### Task details
Please give the listing again, word for word, with nothing left out.

### Provided entries
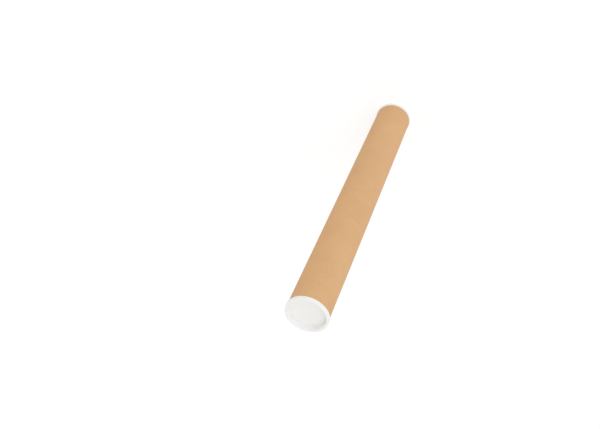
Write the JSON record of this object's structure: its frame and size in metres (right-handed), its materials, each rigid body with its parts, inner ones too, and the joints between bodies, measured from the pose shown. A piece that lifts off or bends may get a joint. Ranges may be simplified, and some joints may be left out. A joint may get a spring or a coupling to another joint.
{
  "type": "cardboard mailing tube",
  "caption": "Round kraft cardboard mailing tube with a white push-in plastic cap in each end, for posting rolled papers.",
  "frame": {"origin": "centre of the bottom cap's outer face, on the surface that the tube stands on", "axes": "+Z along the tube's axis from the bottom cap to the top cap; X and Y are free, as it is round"},
  "size_m": [0.0552, 0.0552, 0.459],
  "materials": {
    "kraft_board": "matte",
    "white_plastic": "satin"
  },
  "bodies": {
    "bottom_cap": {"bottom_end_cap": "white_plastic"},
    "board_tube": {"tube": "kraft_board"},
    "top_cap": {"top_end_cap": "white_plastic"}
  },
  "joints": [
    {"name": "bottom_cap_pull", "type": "slide", "parent": "bottom_cap", "child": "board_tube", "axis": [0, 0, 1], "range_m": [0, 0.03]},
    {"name": "top_cap_pull", "type": "slide", "parent": "board_tube", "child": "top_cap", "axis": [0, 0, 1], "range_m": [0, 0.03]}
  ]
}
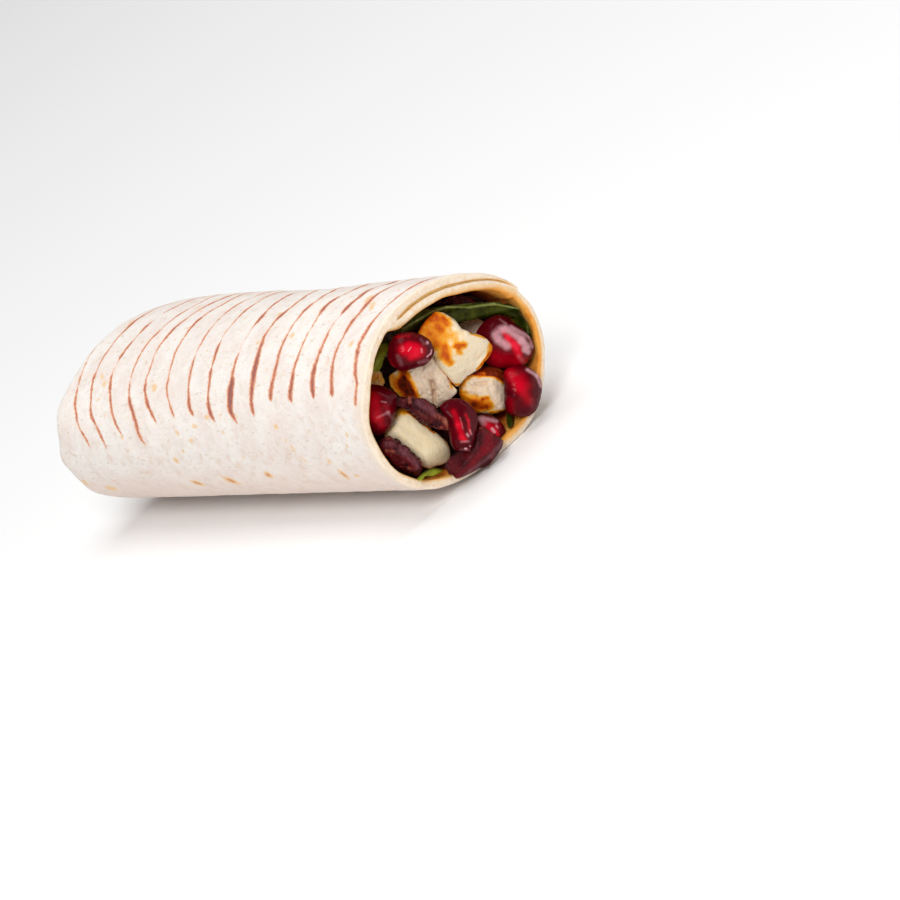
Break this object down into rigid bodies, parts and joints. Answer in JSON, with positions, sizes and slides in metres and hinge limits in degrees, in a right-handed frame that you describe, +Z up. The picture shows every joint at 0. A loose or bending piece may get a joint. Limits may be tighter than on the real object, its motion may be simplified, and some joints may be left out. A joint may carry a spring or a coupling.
{
  "type": "halloumi wrap",
  "caption": "Cut half of a rolled flour tortilla wrap, folded shut at its far end and open at the cut, filled with diced grilled halloumi, pomegranate seeds, beetroot and spinach.",
  "frame": {"origin": "centre of the bounding box at its base, on the surface the wrap lies on", "axes": "+X along the roll towards the cut end, +Z up, +Y across the roll"},
  "size_m": [0.1227, 0.0509, 0.036],
  "materials": {
    "tortilla": "matt baked flour sheet with grill marks",
    "filling_core": "moist, dark, uneven",
    "halloumi": "satin, browned in patches",
    "pomegranate": "wet gloss",
    "beetroot": "moist satin",
    "spinach": "satin leaf"
  },
  "bodies": {
    "root": {"tortilla": "tortilla", "filling_core": "filling_core", "halloumi_1": "halloumi", "halloumi_2": "halloumi", "halloumi_3": "halloumi", "halloumi_4": "halloumi", "halloumi_5": "halloumi", "halloumi_6": "halloumi", "pomegranate_seed_1": "pomegranate", "pomegranate_seed_2": "pomegranate", "pomegranate_seed_3": "pomegranate", "pomegranate_seed_4": "pomegranate", "pomegranate_seed_5": "pomegranate", "pomegranate_seed_6": "pomegranate", "beetroot_1": "beetroot", "beetroot_2": "beetroot", "beetroot_3": "beetroot", "beetroot_4": "beetroot", "beetroot_5": "beetroot", "spinach_1": "spinach", "spinach_2": "spinach", "spinach_3": "spinach", "spinach_4": "spinach", "spinach_5": "spinach"}
  },
  "joints": []
}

### Answer for the task
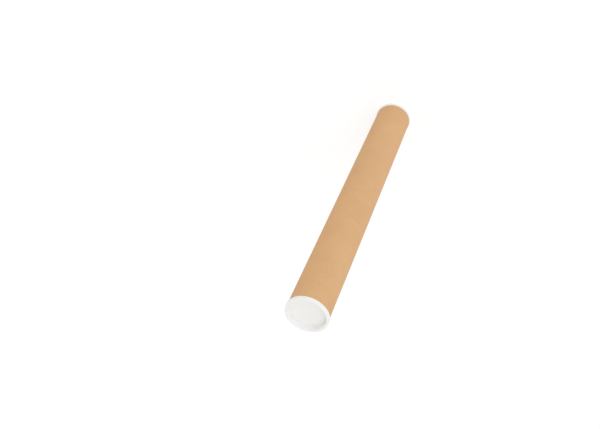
Write the JSON record of this object's structure: its frame and size in metres (right-handed), its materials, each rigid body with its parts, inner ones too, and the joints between bodies, measured from the pose shown. A piece that lifts off or bends may get a joint. Ranges may be simplified, and some joints may be left out. A joint may get a spring or a coupling to another joint.
{
  "type": "cardboard mailing tube",
  "caption": "Round kraft cardboard mailing tube with a white push-in plastic cap in each end, for posting rolled papers.",
  "frame": {"origin": "centre of the bottom cap's outer face, on the surface that the tube stands on", "axes": "+Z along the tube's axis from the bottom cap to the top cap; X and Y are free, as it is round"},
  "size_m": [0.0552, 0.0552, 0.459],
  "materials": {
    "kraft_board": "matte",
    "white_plastic": "satin"
  },
  "bodies": {
    "bottom_cap": {"bottom_end_cap": "white_plastic"},
    "board_tube": {"tube": "kraft_board"},
    "top_cap": {"top_end_cap": "white_plastic"}
  },
  "joints": [
    {"name": "bottom_cap_pull", "type": "slide", "parent": "bottom_cap", "child": "board_tube", "axis": [0, 0, 1], "range_m": [0, 0.03]},
    {"name": "top_cap_pull", "type": "slide", "parent": "board_tube", "child": "top_cap", "axis": [0, 0, 1], "range_m": [0, 0.03]}
  ]
}
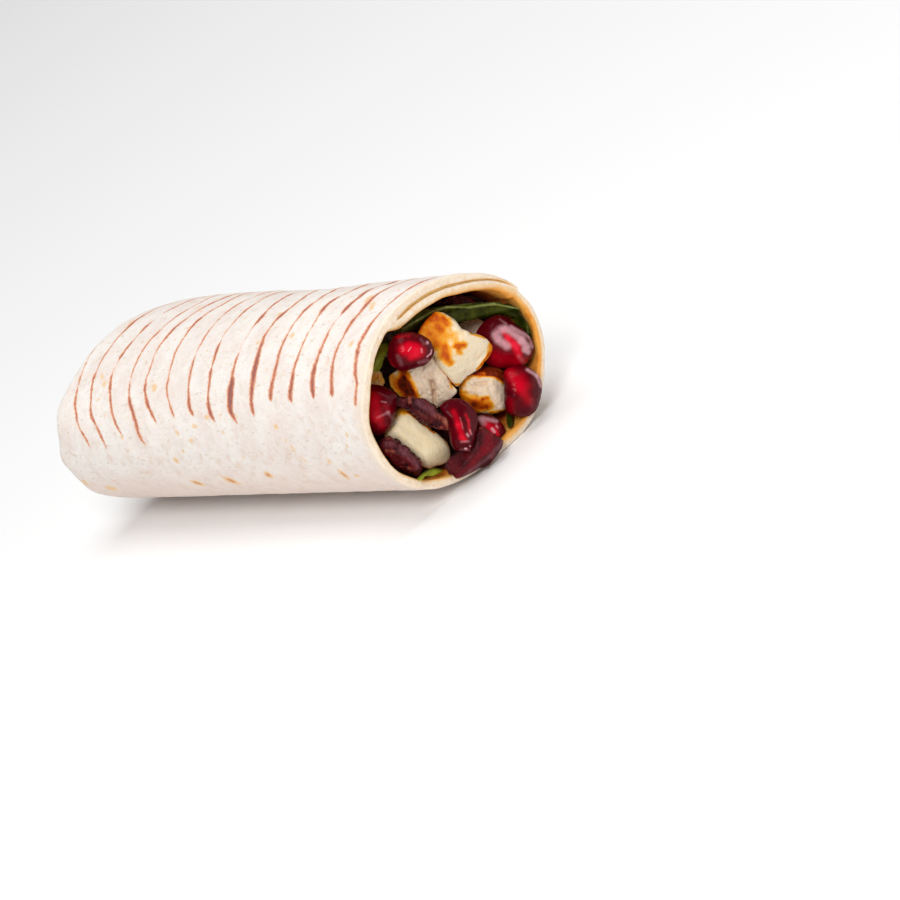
Break this object down into rigid bodies, parts and joints. Answer in JSON, with positions, sizes and slides in metres and hinge limits in degrees, in a right-handed frame that you describe, +Z up. The picture shows every joint at 0. A loose or bending piece may get a joint. Limits may be tighter than on the real object, its motion may be simplified, and some joints may be left out. A joint may carry a spring or a coupling.
{
  "type": "halloumi wrap",
  "caption": "Cut half of a rolled flour tortilla wrap, folded shut at its far end and open at the cut, filled with diced grilled halloumi, pomegranate seeds, beetroot and spinach.",
  "frame": {"origin": "centre of the bounding box at its base, on the surface the wrap lies on", "axes": "+X along the roll towards the cut end, +Z up, +Y across the roll"},
  "size_m": [0.1227, 0.0509, 0.036],
  "materials": {
    "tortilla": "matt baked flour sheet with grill marks",
    "filling_core": "moist, dark, uneven",
    "halloumi": "satin, browned in patches",
    "pomegranate": "wet gloss",
    "beetroot": "moist satin",
    "spinach": "satin leaf"
  },
  "bodies": {
    "root": {"tortilla": "tortilla", "filling_core": "filling_core", "halloumi_1": "halloumi", "halloumi_2": "halloumi", "halloumi_3": "halloumi", "halloumi_4": "halloumi", "halloumi_5": "halloumi", "halloumi_6": "halloumi", "pomegranate_seed_1": "pomegranate", "pomegranate_seed_2": "pomegranate", "pomegranate_seed_3": "pomegranate", "pomegranate_seed_4": "pomegranate", "pomegranate_seed_5": "pomegranate", "pomegranate_seed_6": "pomegranate", "beetroot_1": "beetroot", "beetroot_2": "beetroot", "beetroot_3": "beetroot", "beetroot_4": "beetroot", "beetroot_5": "beetroot", "spinach_1": "spinach", "spinach_2": "spinach", "spinach_3": "spinach", "spinach_4": "spinach", "spinach_5": "spinach"}
  },
  "joints": []
}